The Arctic Ice Crisis | Politics News | Rolling Stone - 0 views

  • Fresh snow bounces back 84 percent of the light that hits it; warm, rounded crystals can reflect as little as 70 percent. Slushy snow saturated by water – which gives it a gray cast, or even a bluish tint – reflects as little as 60 percent. Add dust or soot, and the albedo drops below 40 percent. Box's satellite data has shown a steady darkening in Greenland's albedo, from a July average of 74 percent when the century began to about 68 percent last year. And then came this summer: Without warning, the line on the albedo chart dropped deep into uncharted territory. At certain altitudes, the ice sheet in Greenland was suddenly four percent less reflective – in a single season.
  • But the future, pressing as it is, sometimes gives way to sheer awe at the scale of what we've already done. Simply by changing the albedo of the Greenland ice sheet, Box calculates, the island now absorbs more extra energy each summer than the U.S. consumes in a year. The shape and color of the ice sheet's crystals, in other words, are trapping more of the sun's rays than all the cars and factories and furnaces produce in the world's biggest economy.
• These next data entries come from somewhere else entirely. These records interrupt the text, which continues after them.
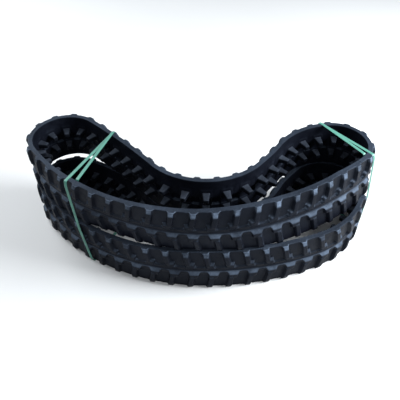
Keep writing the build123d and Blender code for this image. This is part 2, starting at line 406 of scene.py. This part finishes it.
def bars(along, across, half):
    """Height of the bars over one half of the belt, and the painted highlight at their outer
    ends.
    """
    inner = LUG_ENDS[half][1]
    off = np.abs(link_offset(along - inner - bar_shift(across, half)))
    flare = np.clip((across - BAR_FLARE_FROM) / (HALF_WIDTH - BAR_FLARE_FROM), 0, 1)
    tip = BAR_HALF_TIP + (BAR_HALF_END - BAR_HALF_TIP) * flare
    crest = LUG_HEIGHT - (LUG_HEIGHT - BAR_END_HEIGHT) * ramp(across, *BAR_END_FALL)
    height = crest - np.maximum(off - tip, 0) / BAR_FLANK * (crest + LUG_ROOT)
    height = height - (crest + LUG_ROOT) * (1 - ramp(across, *BAR_INNER_RISE))
    highlight_half = END_HIGHLIGHT_HALF_INNER + (END_HIGHLIGHT_HALF_OUTER - END_HIGHLIGHT_HALF_INNER) * flare
    low, high = END_HIGHLIGHT_FADE
    painted_highlight = (1 - ramp(off, highlight_half + low, highlight_half + high)) * ramp(across, *END_HIGHLIGHT_RISE)
    return height, painted_highlight


def feet(along, across, half):
    """Height of the feet between the bars of one half, and the painted highlights on their
    slopes.
    """
    off = link_offset(along - LUG_ENDS[half][1] + FOOT_LAG - 0.5)
    rise = np.maximum(ARCH_SPRING - across, 0) / (ARCH_SPRING - ARCH_TOP)
    wall = ramp(np.hypot(np.abs(off) / ARCH_HALF_WIDTH, rise), *ARCH_WALL)
    slope = np.clip((across - FOOT_INNER) / FOOT_SLOPE, 0, 1)
    share = wall * slope * (1 - ramp(across, ARCH_SPRING, FOOT_OUTER))
    height = (FOOT_HEIGHT + LUG_ROOT) * share - LUG_ROOT
    foot_highlight = wall * hump(slope, FOOT_HIGHLIGHT_RISE, FOOT_HIGHLIGHT_FALL)
    heel_highlight = hump(off, HEEL_ALONG_RISE, HEEL_ALONG_FALL)
    heel_highlight = heel_highlight * hump(across, HEEL_ACROSS_RISE, HEEL_ACROSS_FALL)
    return height, FOOT_HIGHLIGHT * foot_highlight, HEEL_HIGHLIGHT * heel_highlight


def half_tread(along, across, half):
    """Height of one half of the tread, and where its slopes are painted pale as a highlight."""
    bar, end_highlight = bars(along, across, half)
    foot, foot_highlight, heel_highlight = feet(along, across, half)
    rib = RIB_HEIGHT * hump(across, RIB_RISE, RIB_FALL)
    height = soft_max(soft_max(bar, foot, BAR_TO_FOOT), rib, TREAD_TO_RIB)
    return height, np.maximum(np.maximum(end_highlight, foot_highlight), heel_highlight)


def tread(along, across):
    """Height of the whole tread over the outer side of the carcass, and its painted highlight.
    """
    halves = [half_tread(along, side * across, side) for side in (1, -1)]
    height, painted_highlight = (np.where(across >= 0, a, b) for a, b in zip(*halves))
    return soft_max(height, 0.0, TREAD_TO_BELT), painted_highlight


def inner_height(along, across):
    """Height over the inner side: pads under the horns, less the sprocket pockets."""
    sideways = np.abs(across)
    off = np.abs(link_offset(along - POCKET_PLACE))
    past_length = np.maximum(off - POCKET_HALF_LENGTH + POCKET_CORNER, 0)
    past_width = np.maximum(sideways - POCKET_HALF_WIDTH + POCKET_CORNER, 0)
    pocket = POCKET_DEPTH * (1 - ramp(np.hypot(past_length, past_width), *POCKET_WALL))
    off = np.abs(link_offset(along - CORE_PLACE))
    pad = PAD_HEIGHT * (1 - ramp(off, *PAD_ALONG_FALL))
    pad = pad * hump(sideways, PAD_ACROSS_RISE, PAD_ACROSS_FALL)
    return pad - pocket


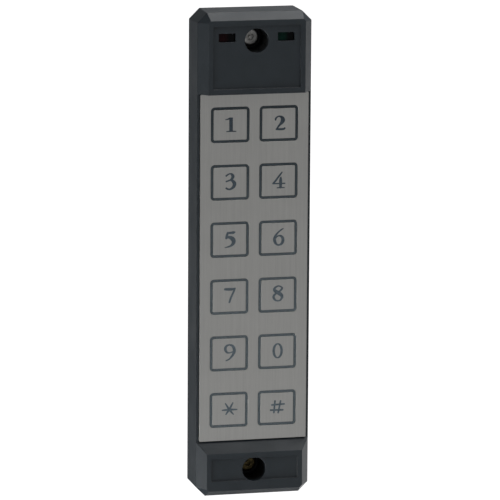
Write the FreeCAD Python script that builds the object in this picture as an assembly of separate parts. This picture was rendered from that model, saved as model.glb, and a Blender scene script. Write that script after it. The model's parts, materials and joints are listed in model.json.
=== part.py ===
"""Mullion-width keypad access reader, built as an assembly of separate pieces.

Frame: millimetres, +X to the right seen from the front, +Z up, the front looks along -Y.
The origin is the middle of the wall face: the wall is the plane Y = 0.
Depths are counted from the front plane of the end blocks, so depth 0 is Y = -DEPTH.
"""
import FreeCAD, Part
import math
import os

V = FreeCAD.Vector

OVERRUN = 1.0            # how far an open cut runs past the material

# ---- casing -------------------------------------------------------------------------------
WIDTH = 44.45            # 1.75 in, the width of a door-frame mullion
HEIGHT = 186.4
DEPTH = 18.0
DRAFT = 0.15             # moulding draft of the side walls, per side
CORNER_CUT = 4.0         # leg of the cut corners, at the wall
SHOULDER_CUT = 3.65      # the same where the front bevel starts
BEVEL_DEPTH = 4.5        # depth at which the front bevel meets the side wall
BEVEL_SIDE = 3.35        # bevel width along the long sides
BEVEL_END = 2.65         # bevel width along the two ends
FRONT_CORNER_CUT = 0.8   # what is left of the corner cut on the front plane
UPPER_BLOCK_Z = 62.4     # lower wall of the upper end block
RAMP_FOOT_Z = -71.7      # ramp of the lower block, at the ledge
RAMP_TOP_Z = -75.9       # ramp of the lower block, at the front plane
LEDGE_DEPTH = BEVEL_DEPTH
LEDGE_WALL = 2.0         # thickness of the wall behind the faceplate
BLOCK_WALL = 2.0         # thickness of the wall behind the recessed panels

RECESS_DEPTH = 0.8
UPPER_RECESS = (16.9, 64.5, 88.3)       # half width, lowest and highest z
LOWER_RECESS = (16.9, -86.6, -78.0)

# ---- inside of the casing -----------------------------------------------------------------
CAVITY_HALF_W = 19.7
CAVITY_HALF_H = 90.7
CAVITY_CORNER = 3.0
BLOCK_CAVITY_HALF_W = 18.2
PANEL_RIB = 2.0          # solid rib left between a block's cavity and the keypad trough
BLOCK_CAVITY_END_Z = 89.0
UPPER_CAVITY_Z = UPPER_BLOCK_Z + PANEL_RIB
LOWER_CAVITY_Z = -77.9
COVER_SEAT_DEPTH = 14.0
COVER_SEAT_STEP = 1.0
PLATE_SEAT_DEPTH = 16.4
PLATE_SEAT_STEP = 1.4
SEAT_GAP = 0.2           # gap around the inner cover and the mounting plate

# ---- screws that hold the reader on its mounting plate --------------------------------------
WELL_Z = 82.55           # 165.1 mm (6.5 in) between the two wells
WELL_R = 4.6
WELL_BOSS_R = 6.5
WELL_BOSS_END = 15.2
WELL_FLOOR_DEPTH = 13.6
WELL_HOLE_R = 2.2
SCREW_R = 2.0
SCREW_HEAD_R = 3.5
SCREW_HEAD_H = 2.2
SCREW_HEAD_EDGE_R = 0.9
SCREW_END_DEPTH = 17.6
SOCKET_FLATS = 2.5
SOCKET_DEPTH = 1.3
SOCKET_PIN_R = 0.45
SOCKET_PIN_SUNK = 0.2
NUT_FLANGE_R = 4.0
NUT_BARREL_R = 3.0
NUT_BORE_R = 2.05

# ---- keypad ---------------------------------------------------------------------------------
KEY_ROWS = (("1", "2"), ("3", "4"), ("5", "6"), ("7", "8"), ("9", "0"), ("star", "hash"))
KEY_PITCH_X = 18.86
KEY_PITCH_Z = 22.0
KEY_GRID_Z = -4.55       # height of the middle of the key grid
KEY_W = 12.8
KEY_H = 11.5
KEY_R = 0.4
KEY_TRAVEL = 0.6
OPENING_W = 15.0
OPENING_H = 13.7
OPENING_R = 1.5
FLANGE_W = 16.0
FLANGE_H = 14.7
FLANGE_R = 1.0
FLANGE_DEPTH = 7.4
FLANGE_T = 0.8
PLUNGER_R = 4.0
PLUNGER_END = 9.6
TIP_R = 2.5
TIP_END = 10.0
SEAL_FIT = 0.05          # sliding gap between a key and its seal lip, and lip to window
SEAL_LIP_DEPTH = 3.62    # the lip stands just below the key's face
MAT_T = 0.8
MAT_HALF_W = 18.7
MAT_Z = (-69.0, 58.2)
MAT_BOSS_GAP = 0.3

PLATE_DEPTH = 3.5
PLATE_T = 0.8
PLATE_W = 41.9
PLATE_Z = (-71.55, 62.2)
PLATE_R = 0.5
ADHESIVE_T = 0.2
ADHESIVE_MARGIN = 0.4

# ---- circuit board --------------------------------------------------------------------------
TIP_GAP = 0.05           # left between a pressed key's tip and the board
PCB_DEPTH = TIP_END + KEY_TRAVEL + TIP_GAP
PCB_T = 1.6
PCB_HALF_W = 19.3
PCB_Z = (-70.5, 88.3)
PCB_CORNER = 1.5
PCB_NOTCH_H = 6.0
PCB_BOSSES = ((0.0, 39.45), (0.0, KEY_GRID_Z), (0.0, -48.55), (-14.5, 76.5), (14.5, 76.5))
PCB_BOSS_R = 2.3
PCB_BOSS_HOLE = 4.4
PCB_BOSS_GAP = 0.4       # gap between the board and the bosses that it goes round
PCB_HOLE_GAP = 0.1
PCB_SCREW_R = 1.0
PCB_SCREW_LENGTH = 5.6
PCB_SCREW_HEAD_R = 1.9
PCB_SCREW_HEAD_H = 1.3
THREAD_GAP = 0.03
SLOT_WIDTH = 0.3         # of a pan head's cross slot, as a share of the head's radius
SLOT_LENGTH = 1.2

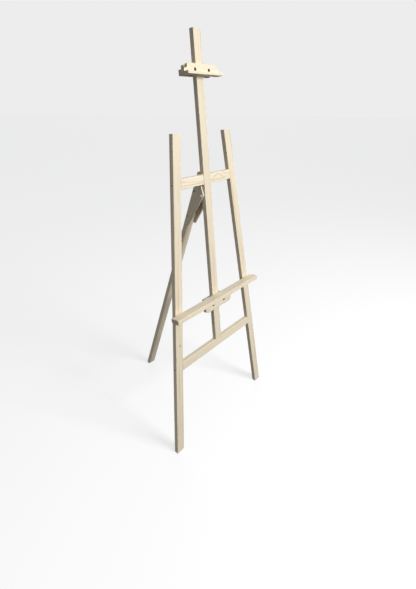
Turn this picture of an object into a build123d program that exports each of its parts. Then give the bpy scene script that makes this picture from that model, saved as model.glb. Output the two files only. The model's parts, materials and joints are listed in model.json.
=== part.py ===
from build123d import *
import os
from math import acos, atan2, cos, degrees, hypot, radians, sin, tan

os.makedirs("parts", exist_ok=True)

# ---------------------------------------------------------------------------
# Driving dimensions (mm, degrees)
# ---------------------------------------------------------------------------
# planed timber used for the whole frame
member_width = 40.0
member_depth = 20.0
edge_round = 2.0

# leaning front frame: heights are measured up the lean from the floor line
lean = 6.0
foot_half_spread = 310.0
top_half_spread = 145.0
leg_height = 1370.0
mast_top = 1716.0
mast_proud = 2.0
mast_side_play = 0.4
lower_rail_top = 442.0
upper_rail_drop = 162.0
lap_depth = 10.0
joint_play = 0.1

# wood screws
screw_shank = 4.5
screw_head = 8.0
screw_head_height = 3.0
screw_slot_width = 1.0
screw_slot_length = 6.4
screw_point_length = 4.0
screw_point_taper = 25.0
screw_sink = 5.0
rail_screw_length = 70.0
foot_screw_length = 90.0
lap_screw_length = 14.0
lap_screw_spacing = 20.0
cheek_screw_length = 25.0
pilot_over = 1.0

# machine bolts and washers
bolt_diameter = 6.0
bolt_play = 0.1
bolt_head = 11.0
bolt_head_height = 4.0
bolt_head_edge = 1.6
bolt_recess = 5.0
bolt_recess_play = 0.5
bolt_tip = 4.0
washer_diameter = 14.0
washer_thickness = 1.5

# hex nut sunk in the right cheek
pivot_nut_flats = 10.0
pivot_nut_height = 5.0
pivot_nut_pocket = 12.5
pivot_nut_sink = 5.5

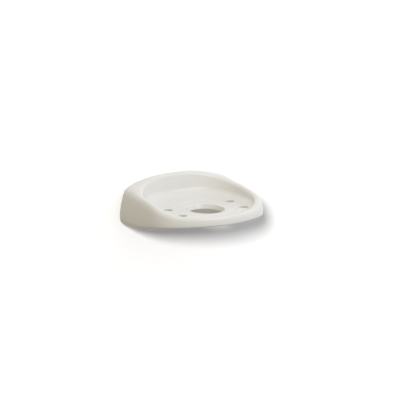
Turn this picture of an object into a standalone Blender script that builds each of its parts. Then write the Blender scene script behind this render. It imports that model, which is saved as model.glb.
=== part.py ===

One of Box's collaborators, photographer James Balog, puts it like this: "Working in Greenland these past years has left me with a profound feeling of being in the middle of a decisive historic moment – the kind of moment, at least in geologic terms, that marks the grand tidal changes of history." Amid this summer's drama of drought, fire and record heat, the planet's destiny may have been revealed, in a single season, by the quiet metamorphosis of a silent, empty sheet of ice.